Data lines ▸
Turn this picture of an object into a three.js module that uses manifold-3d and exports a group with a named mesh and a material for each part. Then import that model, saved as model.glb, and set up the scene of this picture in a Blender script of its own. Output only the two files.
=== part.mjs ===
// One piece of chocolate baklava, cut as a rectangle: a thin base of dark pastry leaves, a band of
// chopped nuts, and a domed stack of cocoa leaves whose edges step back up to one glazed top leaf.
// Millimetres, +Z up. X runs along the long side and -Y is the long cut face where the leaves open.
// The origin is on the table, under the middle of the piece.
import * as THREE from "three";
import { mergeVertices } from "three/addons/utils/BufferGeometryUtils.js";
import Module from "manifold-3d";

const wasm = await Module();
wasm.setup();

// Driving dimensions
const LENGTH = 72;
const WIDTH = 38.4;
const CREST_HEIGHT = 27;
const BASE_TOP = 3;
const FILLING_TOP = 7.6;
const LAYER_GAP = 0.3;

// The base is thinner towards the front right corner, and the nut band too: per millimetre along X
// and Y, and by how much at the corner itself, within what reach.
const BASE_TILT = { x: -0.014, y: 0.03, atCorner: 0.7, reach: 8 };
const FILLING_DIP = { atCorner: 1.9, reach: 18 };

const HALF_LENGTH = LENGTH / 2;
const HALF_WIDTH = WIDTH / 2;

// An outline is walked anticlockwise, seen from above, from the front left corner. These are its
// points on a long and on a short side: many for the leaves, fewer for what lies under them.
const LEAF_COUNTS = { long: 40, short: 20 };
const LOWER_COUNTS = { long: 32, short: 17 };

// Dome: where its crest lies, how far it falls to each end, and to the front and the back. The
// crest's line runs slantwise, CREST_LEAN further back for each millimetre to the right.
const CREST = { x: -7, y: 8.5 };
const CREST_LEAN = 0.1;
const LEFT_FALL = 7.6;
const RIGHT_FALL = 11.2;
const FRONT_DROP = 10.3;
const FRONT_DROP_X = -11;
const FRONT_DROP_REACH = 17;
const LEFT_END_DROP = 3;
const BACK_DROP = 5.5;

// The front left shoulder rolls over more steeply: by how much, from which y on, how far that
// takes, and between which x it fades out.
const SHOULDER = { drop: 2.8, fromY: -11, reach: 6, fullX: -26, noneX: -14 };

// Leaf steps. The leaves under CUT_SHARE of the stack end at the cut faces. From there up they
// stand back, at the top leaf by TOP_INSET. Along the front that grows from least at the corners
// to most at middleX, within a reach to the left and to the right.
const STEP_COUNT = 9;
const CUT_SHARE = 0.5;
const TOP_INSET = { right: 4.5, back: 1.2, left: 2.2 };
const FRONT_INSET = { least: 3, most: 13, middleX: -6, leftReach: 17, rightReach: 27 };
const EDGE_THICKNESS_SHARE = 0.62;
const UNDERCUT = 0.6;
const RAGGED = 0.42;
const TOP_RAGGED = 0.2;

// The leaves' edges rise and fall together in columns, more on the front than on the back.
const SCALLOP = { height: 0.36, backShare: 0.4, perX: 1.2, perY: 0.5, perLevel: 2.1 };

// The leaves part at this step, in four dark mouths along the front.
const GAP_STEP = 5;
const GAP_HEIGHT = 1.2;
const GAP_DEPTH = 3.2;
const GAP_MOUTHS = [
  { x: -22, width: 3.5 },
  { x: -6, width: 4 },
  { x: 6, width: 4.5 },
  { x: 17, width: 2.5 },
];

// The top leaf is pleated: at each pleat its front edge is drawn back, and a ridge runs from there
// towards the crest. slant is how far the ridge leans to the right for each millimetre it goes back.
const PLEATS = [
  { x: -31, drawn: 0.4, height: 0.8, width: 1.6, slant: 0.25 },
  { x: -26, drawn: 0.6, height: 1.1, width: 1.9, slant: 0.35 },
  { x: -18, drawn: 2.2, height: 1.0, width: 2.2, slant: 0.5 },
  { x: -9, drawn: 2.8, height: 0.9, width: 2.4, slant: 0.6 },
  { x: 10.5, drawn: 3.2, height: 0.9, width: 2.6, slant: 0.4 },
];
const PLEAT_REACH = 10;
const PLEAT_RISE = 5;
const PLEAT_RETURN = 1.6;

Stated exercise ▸
From the first line of the data above to the line holding "import Module from", reproduce each line exactly; emit no other lines.

Reply to the exercise ▸
Turn this picture of an object into a three.js module that uses manifold-3d and exports a group with a named mesh and a material for each part. Then import that model, saved as model.glb, and set up the scene of this picture in a Blender script of its own. Output only the two files.
=== part.mjs ===
// One piece of chocolate baklava, cut as a rectangle: a thin base of dark pastry leaves, a band of
// chopped nuts, and a domed stack of cocoa leaves whose edges step back up to one glazed top leaf.
// Millimetres, +Z up. X runs along the long side and -Y is the long cut face where the leaves open.
// The origin is on the table, under the middle of the piece.
import * as THREE from "three";
import { mergeVertices } from "three/addons/utils/BufferGeometryUtils.js";
import Module from "manifold-3d";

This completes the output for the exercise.